A municipal employee may not participate in any particular matter in which he or a member of his immediate family (parents, children, siblings, spouse, and spouse’s parents, children, and siblings) has a financial interest. He also may not participate in any particular matter in which a prospective employer, or a business organization of which he is a director, officer, trustee, or employee has a financial interest. Participation includes discussing as well as voting on a matter, and delegating a matter to someone else.Excerpt from Massachusetts Conflict of Interest Law for Municipal Employees
The explanation goes on to express the insignificance of motive on the part of the municipal employee.
“A financial interest may create a conflict of interest whether it is large or small, and positive or negative. In other words, it does not matter if a lot of money is involved or only a little. It also does not matter if you are putting money into your pocket or taking it out. If you, your immediate family, your business, or your employer have or has a financial interest in a matter, you may not participate.”
Jane Patton did more than participate. She orchestrated.
And the rest of the Select Board, despite having passed their State Ethics tests, voted unanimously to allocate $1,000 of taxpayer money to the fireworks expensed. Public employees must complete the Conflict of Interest Law Education Requirements within 30 days of election or appointment to a state, county, or municipal position, and then every 2 years thereafter.
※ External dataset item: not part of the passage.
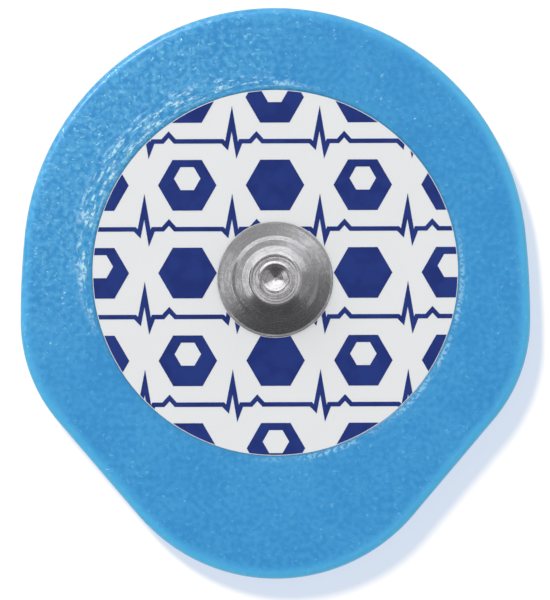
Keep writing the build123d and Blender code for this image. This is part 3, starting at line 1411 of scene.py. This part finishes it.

The Board’s willingness to implicate itself in the clearest, most headslappingly obvious violation of public trust is a sign that much closer attention needs to be paid to any and all of the connections between our elected and appointed officials and their interests outside their roles as public servants.
Patton’s abstention from the actual vote is meaningless.
It’s quite possible that a vast majority of the residents of Williamstown would continue to support the move to partially subsidize — say, to the tune of 10 percent — a community-building event enjoyed by thousands of locals and visitors alike. I approve of the expenditures of public monies on this beloved extravaganza, which would be the envy of any town with twice the population that Williamstown has.
But that’s not the point.
There’s been a lot of talk in Williamstown about transparency and accountability in the last couple years. How about let’s start with the very basic elements of good government? If you are a town employee, don’t personally involve yourself in matters where you, your family, or your employer might have a financial stake. Even if you’ve gotten away with it before. That’s how corruption takes root. And right now, this town doesn’t need to deal with even the appearance of corruption. Particularly when the Massachusetts Ethics Commission has just opened an investigation into Lanesborough’s Planning and Zoning Board chair, Barbara Davis-Hassan, just down the road. The willingness of the Commission’s Enforcement Division to unleash an Order to Show Cause in that case should be a stark reminder that Beacon Hill does actually pay attention to what goes on in the Berkshires from time to time
Patton should have explained to her employers why her involvement in the matter was wholly inappropriate, and suggested that an owner address the Select Board. And then Patton should also have abstained from voting.
Now, the Select Board should consider rescinding its decision at the very next meeting. The Taconic Golf Club should eat the $1,000 for the 2023 fireworks show and go about it the legit way in 2024. And Patton should make a statement that clarifies her understanding of, and commitment to, Massachusetts’ Conflict of Interest Law going forward.